In March, we reported on and analysed the key recommendations of the interim version, and now it appears the final version will be adopted by the German cabinet later this month. According to FAZ, here are the key points, which are virtually unchanged from the draft version:
  • Limiting the period in which EU citizens can be registered as jobseekers to six months, after which they are obliged to leave the country if they are still unemployed. This is similar to the UK's current approach, although David Cameron announced last month that this would be toughened.
  • Banning any EU citizens found guilty of “abusing or defrauding” the German welfare system from re-entering Germany for a period of five years. How easy this will be to enforce in the Schengen border-free zone is questionable.
  • Making it harder to export child benefit abroad by demanding additional documentation and changing domestic taxation rules. David Cameron has also made this a priority and it remains unclear whether limiting payments to working migrants' children who live abroad is permissible under EU law.
  • In addition, German municipalities are to get additional financial assistance from the government to cope with the effects of an influx of migrants to help cope with extra pressures on local services.
This 'crackdown' comes at an interesting time for two reasons. Firstly, today's Bild reports, according to new figures from the German Federal Employment Agency, the number of EU citizens from Greece, Spain, Portugal, Italy and the ten Central and Eastern European member states claiming unemployment benefits in Germany has for the first time exceeded 300,000 after going up by 53,216 (21.6%) in April compared with April 2013. Secondly, confidence in the German economy is on the decrease which could add political momentum to those who want to further restrict free movement.


Rik said...

Climate is not yet ripe in Germany imho.
Growth has to be low for so long that it will affect things like unemployment. Looks Germany is not that far from that btw as growth is low for a few Qs now and confidence is starting to drop.

Anonymous said...

Rik I agree with your assessment.
Especially now that Merkel is using even more of the citizens' money (and lost revenues) to subsidize European and American expansionism and wars.

Edward Spalton said...

The most sensible thing would be to make a maximum ceiling on claimable benefits for jobless incomers of not more than is available in their country of origin.

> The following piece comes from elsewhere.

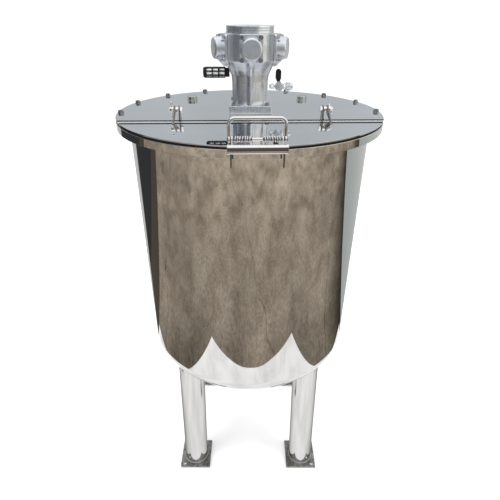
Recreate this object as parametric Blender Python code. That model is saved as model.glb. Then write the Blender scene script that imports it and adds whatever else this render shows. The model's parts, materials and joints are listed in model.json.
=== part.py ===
"""Stainless steel mixing tank on four legs, with an air driven stirrer on its lid.

Units are metres and +Z is up. The origin is on the floor, on the tank's axis.
The front half lid lifts on two wing nut hinges, and its sprung handle faces -Y.
"""

import math

import bmesh
import bpy
from mathutils import Matrix, Vector

# Driving dimensions
GAP = 0.0003
ROUND_SIDES = 72

SHEET = 0.003
SHELL_RADIUS = 0.300
DISH_TANGENT = 0.485
CROWN_RADIUS = 0.600
KNUCKLE_RADIUS = 0.060

LID_TOP = 1.142
LID_THICKNESS = 0.003
LID_RADIUS = 0.330
GASKET_THICKNESS = 0.004
RIM_HEIGHT = 0.018
RIM_SHEET = 0.004

SEAM_FRONT = -0.1408
SEAM_WIDTH = 0.0246
SEAM_GAP = 0.002

ARM_X = 0.177
EAR_X = 0.1665
HINGE_Y = -0.098
HINGE_HEIGHT = 0.0215
HINGE_PLATE = 0.003
HINGE_KNUCKLE = 0.009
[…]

That would reduce the influx to people who either had jobs or an early expectation of getting one.

With regard to child benefit, I heard from a lady working in the British social security system that their instructions were simply to pay all claims without checking them.

And, from another official in the system, that women from immigrant communities were playing "pass the parcel" with babies - and turning up at Social Security offices with other women's babies to make child benefit claims.

Certainly some tightening up is long overdue.

Rodney Atkinson said...

This is all part of the fundamental misunderstanding of market economics and free trade. I tried to educate Douglas Hurd in this by explaining that the whole purpose of at least the Anglo Saxon idea was to allow the free movement of goods, services and capital to make the mass movement of people unnecessary.

He replied (this was 1992) that he "had not thought of it like that" !!!!

God protect us from the dilettantes at the Foreign Office!